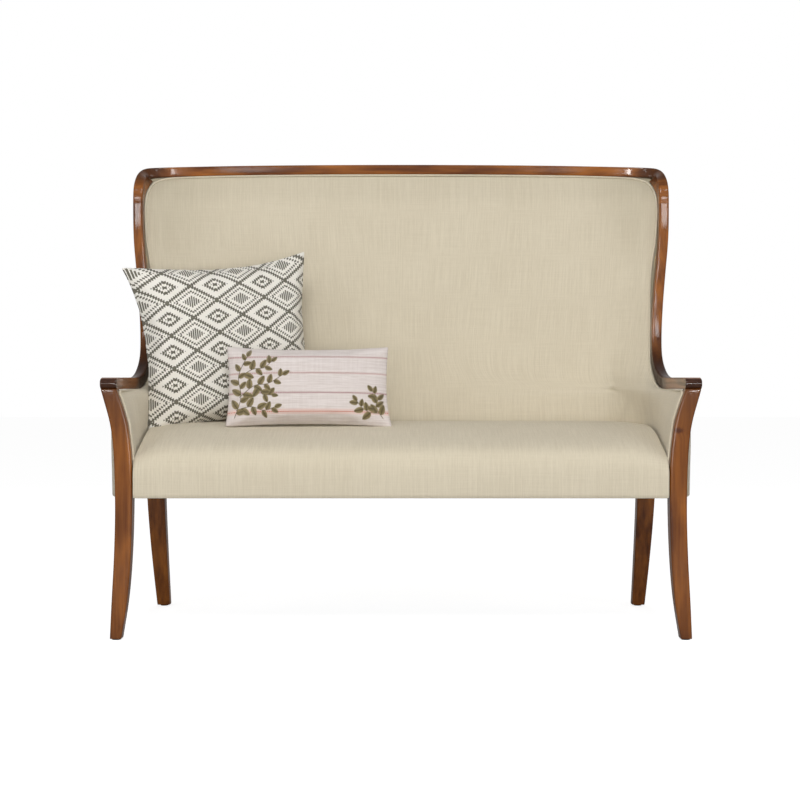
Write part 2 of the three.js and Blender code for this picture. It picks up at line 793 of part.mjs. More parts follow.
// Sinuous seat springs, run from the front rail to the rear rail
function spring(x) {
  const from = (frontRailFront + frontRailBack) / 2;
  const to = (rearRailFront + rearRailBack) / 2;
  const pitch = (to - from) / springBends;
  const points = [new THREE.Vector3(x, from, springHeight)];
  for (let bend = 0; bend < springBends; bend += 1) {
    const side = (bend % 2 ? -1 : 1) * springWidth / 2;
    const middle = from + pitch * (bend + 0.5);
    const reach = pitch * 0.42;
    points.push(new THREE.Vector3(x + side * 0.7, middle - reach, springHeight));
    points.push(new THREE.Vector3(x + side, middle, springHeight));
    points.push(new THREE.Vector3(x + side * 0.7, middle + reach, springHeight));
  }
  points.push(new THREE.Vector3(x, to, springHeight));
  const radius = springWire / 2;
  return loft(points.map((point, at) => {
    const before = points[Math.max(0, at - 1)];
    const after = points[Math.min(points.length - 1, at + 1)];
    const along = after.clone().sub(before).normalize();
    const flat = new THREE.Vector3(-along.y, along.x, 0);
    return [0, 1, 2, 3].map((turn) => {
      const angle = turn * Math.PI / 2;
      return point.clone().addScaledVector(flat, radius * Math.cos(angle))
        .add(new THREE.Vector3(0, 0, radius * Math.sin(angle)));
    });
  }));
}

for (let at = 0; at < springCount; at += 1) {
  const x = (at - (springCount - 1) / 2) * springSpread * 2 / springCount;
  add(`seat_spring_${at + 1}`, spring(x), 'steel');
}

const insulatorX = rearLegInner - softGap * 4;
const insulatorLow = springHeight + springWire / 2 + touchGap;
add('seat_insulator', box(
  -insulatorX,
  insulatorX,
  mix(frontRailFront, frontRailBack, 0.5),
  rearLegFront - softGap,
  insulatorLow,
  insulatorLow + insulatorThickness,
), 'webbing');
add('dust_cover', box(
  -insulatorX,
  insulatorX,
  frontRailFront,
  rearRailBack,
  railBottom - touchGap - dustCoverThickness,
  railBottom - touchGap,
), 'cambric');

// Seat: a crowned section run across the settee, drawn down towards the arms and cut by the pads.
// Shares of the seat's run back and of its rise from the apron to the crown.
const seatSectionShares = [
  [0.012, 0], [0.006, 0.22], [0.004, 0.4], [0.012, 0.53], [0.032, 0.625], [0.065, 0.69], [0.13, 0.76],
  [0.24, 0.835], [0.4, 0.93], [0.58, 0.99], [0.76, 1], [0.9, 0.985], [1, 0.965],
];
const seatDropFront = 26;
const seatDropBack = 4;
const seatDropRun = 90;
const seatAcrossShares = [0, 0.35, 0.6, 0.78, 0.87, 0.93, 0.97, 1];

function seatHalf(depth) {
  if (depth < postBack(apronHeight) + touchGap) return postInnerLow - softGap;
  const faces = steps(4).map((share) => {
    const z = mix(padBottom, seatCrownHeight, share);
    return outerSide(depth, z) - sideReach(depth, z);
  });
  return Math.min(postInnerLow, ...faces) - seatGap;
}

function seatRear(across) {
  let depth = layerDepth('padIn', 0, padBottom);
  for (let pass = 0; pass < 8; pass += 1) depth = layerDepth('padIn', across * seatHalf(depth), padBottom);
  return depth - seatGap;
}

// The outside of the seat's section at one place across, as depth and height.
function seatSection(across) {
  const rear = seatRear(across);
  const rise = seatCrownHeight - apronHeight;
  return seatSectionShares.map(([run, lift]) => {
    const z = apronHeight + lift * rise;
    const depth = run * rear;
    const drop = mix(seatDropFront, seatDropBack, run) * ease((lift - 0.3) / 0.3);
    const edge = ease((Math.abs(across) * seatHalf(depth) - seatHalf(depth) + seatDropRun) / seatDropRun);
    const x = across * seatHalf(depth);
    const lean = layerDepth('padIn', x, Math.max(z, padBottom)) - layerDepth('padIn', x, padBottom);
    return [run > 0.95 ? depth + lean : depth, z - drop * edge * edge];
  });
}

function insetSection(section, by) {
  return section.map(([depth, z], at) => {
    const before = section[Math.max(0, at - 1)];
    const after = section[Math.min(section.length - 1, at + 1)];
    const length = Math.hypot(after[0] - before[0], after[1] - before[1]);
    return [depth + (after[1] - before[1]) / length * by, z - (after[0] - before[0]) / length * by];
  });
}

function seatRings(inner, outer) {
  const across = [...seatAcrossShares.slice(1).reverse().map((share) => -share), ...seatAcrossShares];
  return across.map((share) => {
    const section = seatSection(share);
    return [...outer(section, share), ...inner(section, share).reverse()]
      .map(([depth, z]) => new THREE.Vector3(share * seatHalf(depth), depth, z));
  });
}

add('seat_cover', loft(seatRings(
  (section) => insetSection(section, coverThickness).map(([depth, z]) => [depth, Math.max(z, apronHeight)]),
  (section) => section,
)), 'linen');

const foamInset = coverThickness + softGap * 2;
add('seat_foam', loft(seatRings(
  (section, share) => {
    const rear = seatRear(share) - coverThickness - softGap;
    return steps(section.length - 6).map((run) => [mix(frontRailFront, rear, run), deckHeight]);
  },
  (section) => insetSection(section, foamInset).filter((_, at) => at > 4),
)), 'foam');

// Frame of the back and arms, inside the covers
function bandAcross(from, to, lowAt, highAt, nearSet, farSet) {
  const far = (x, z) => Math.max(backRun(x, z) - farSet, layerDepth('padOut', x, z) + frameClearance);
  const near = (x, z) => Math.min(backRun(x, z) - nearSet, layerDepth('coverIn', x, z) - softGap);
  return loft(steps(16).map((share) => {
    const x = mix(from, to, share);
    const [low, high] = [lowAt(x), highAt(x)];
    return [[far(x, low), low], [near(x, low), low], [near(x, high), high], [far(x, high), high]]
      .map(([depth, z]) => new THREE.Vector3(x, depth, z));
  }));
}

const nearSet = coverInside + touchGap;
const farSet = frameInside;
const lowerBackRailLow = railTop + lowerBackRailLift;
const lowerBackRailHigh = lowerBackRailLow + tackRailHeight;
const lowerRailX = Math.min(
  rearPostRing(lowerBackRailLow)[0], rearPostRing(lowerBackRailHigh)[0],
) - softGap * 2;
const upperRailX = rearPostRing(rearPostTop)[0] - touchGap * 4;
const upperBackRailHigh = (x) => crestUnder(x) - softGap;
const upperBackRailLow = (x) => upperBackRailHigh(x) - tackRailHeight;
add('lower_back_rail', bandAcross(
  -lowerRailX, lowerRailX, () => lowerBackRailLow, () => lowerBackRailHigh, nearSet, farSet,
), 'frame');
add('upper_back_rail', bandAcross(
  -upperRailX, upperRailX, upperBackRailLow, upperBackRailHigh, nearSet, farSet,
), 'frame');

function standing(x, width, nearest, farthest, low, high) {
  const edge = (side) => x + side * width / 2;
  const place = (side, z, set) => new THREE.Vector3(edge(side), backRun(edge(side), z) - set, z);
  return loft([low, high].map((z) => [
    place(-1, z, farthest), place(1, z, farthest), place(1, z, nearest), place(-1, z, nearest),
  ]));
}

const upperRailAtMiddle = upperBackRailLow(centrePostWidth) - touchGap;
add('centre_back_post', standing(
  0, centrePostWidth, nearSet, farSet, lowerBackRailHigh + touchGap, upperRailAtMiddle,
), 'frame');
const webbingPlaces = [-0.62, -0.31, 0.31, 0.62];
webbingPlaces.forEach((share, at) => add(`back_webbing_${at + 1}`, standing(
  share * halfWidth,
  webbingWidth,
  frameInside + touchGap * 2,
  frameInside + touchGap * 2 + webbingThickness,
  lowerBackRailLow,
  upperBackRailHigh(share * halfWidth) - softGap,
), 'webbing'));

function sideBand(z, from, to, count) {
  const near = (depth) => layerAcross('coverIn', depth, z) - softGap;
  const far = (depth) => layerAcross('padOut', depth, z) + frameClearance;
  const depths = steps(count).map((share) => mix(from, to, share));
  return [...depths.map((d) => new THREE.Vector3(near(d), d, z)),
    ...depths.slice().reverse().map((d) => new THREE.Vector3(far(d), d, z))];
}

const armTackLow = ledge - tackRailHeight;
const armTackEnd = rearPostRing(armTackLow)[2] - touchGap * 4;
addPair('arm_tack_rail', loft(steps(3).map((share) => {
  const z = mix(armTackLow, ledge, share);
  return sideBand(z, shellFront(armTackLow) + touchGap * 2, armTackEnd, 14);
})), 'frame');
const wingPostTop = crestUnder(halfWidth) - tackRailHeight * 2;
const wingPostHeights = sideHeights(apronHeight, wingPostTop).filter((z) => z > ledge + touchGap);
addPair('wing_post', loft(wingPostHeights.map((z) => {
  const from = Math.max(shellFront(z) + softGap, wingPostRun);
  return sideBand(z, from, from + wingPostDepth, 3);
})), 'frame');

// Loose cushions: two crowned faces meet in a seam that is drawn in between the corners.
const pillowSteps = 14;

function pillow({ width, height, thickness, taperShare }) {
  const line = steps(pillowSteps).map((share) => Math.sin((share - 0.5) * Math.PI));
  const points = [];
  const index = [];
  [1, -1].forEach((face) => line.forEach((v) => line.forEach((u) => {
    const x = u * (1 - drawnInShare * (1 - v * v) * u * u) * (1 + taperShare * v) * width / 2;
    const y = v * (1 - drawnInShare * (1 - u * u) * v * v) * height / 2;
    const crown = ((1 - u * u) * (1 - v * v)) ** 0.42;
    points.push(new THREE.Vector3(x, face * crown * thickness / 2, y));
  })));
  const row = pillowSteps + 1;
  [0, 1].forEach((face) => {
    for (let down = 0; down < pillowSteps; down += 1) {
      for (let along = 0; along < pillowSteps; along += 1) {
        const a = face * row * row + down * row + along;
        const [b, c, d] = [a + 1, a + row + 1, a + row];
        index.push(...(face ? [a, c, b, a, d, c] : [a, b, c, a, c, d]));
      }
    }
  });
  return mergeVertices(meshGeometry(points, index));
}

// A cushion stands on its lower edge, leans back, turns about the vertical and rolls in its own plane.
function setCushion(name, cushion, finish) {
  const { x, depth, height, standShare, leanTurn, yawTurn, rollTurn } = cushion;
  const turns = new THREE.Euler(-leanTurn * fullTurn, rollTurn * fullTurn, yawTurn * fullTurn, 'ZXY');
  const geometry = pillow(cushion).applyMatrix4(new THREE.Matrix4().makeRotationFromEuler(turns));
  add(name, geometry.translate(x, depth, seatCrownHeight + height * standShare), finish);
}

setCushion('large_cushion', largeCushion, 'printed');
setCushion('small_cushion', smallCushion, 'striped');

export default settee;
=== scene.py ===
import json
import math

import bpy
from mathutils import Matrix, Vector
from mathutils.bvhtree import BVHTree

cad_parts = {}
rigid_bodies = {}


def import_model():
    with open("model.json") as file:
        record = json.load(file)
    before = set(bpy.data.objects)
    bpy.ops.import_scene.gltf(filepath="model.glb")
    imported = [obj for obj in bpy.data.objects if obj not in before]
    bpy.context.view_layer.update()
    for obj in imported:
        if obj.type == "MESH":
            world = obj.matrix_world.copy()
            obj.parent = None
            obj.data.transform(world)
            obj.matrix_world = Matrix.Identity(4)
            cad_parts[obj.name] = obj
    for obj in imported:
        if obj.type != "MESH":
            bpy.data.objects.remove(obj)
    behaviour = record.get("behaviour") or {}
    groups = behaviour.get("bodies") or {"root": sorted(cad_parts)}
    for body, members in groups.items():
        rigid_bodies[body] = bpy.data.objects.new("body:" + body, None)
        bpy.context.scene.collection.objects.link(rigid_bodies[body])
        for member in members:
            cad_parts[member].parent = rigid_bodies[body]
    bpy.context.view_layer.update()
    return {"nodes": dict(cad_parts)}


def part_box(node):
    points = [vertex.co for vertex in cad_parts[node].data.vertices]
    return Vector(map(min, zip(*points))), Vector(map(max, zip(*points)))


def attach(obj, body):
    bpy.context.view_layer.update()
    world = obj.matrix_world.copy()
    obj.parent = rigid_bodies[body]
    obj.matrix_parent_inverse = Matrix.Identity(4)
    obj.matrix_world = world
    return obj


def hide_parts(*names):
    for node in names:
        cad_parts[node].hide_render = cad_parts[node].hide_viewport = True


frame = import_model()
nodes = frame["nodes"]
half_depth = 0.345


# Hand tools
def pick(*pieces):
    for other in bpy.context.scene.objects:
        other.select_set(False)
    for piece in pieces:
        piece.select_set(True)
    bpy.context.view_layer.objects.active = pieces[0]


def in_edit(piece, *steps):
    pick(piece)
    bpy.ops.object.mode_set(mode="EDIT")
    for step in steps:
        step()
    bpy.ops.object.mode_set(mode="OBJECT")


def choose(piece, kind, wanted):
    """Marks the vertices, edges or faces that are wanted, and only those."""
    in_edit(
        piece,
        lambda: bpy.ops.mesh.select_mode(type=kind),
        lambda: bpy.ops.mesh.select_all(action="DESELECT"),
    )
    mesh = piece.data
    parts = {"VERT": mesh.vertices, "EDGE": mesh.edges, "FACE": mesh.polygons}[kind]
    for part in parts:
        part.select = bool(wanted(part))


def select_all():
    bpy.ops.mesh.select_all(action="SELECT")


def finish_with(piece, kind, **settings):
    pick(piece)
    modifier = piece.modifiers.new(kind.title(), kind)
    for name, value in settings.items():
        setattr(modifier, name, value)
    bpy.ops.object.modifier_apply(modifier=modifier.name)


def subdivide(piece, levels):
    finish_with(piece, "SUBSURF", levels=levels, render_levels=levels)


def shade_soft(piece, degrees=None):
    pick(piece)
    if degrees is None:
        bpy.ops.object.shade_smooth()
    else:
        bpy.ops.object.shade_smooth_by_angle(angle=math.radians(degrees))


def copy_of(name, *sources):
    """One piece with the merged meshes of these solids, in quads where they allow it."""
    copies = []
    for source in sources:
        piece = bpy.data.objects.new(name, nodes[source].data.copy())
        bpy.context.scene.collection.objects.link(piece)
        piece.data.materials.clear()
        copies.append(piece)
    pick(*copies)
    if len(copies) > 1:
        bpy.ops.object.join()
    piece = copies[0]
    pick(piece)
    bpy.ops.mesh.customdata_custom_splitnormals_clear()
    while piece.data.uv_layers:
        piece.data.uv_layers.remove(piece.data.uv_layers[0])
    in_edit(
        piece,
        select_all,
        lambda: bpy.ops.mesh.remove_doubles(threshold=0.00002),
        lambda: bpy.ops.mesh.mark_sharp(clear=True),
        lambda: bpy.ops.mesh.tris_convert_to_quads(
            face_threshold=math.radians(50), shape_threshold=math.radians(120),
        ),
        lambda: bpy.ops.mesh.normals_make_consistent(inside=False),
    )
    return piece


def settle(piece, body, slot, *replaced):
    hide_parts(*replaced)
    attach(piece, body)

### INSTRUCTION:
Determine how many lines include the string "behaviour". Give no answer but the number.

### TASK ANSWER:
2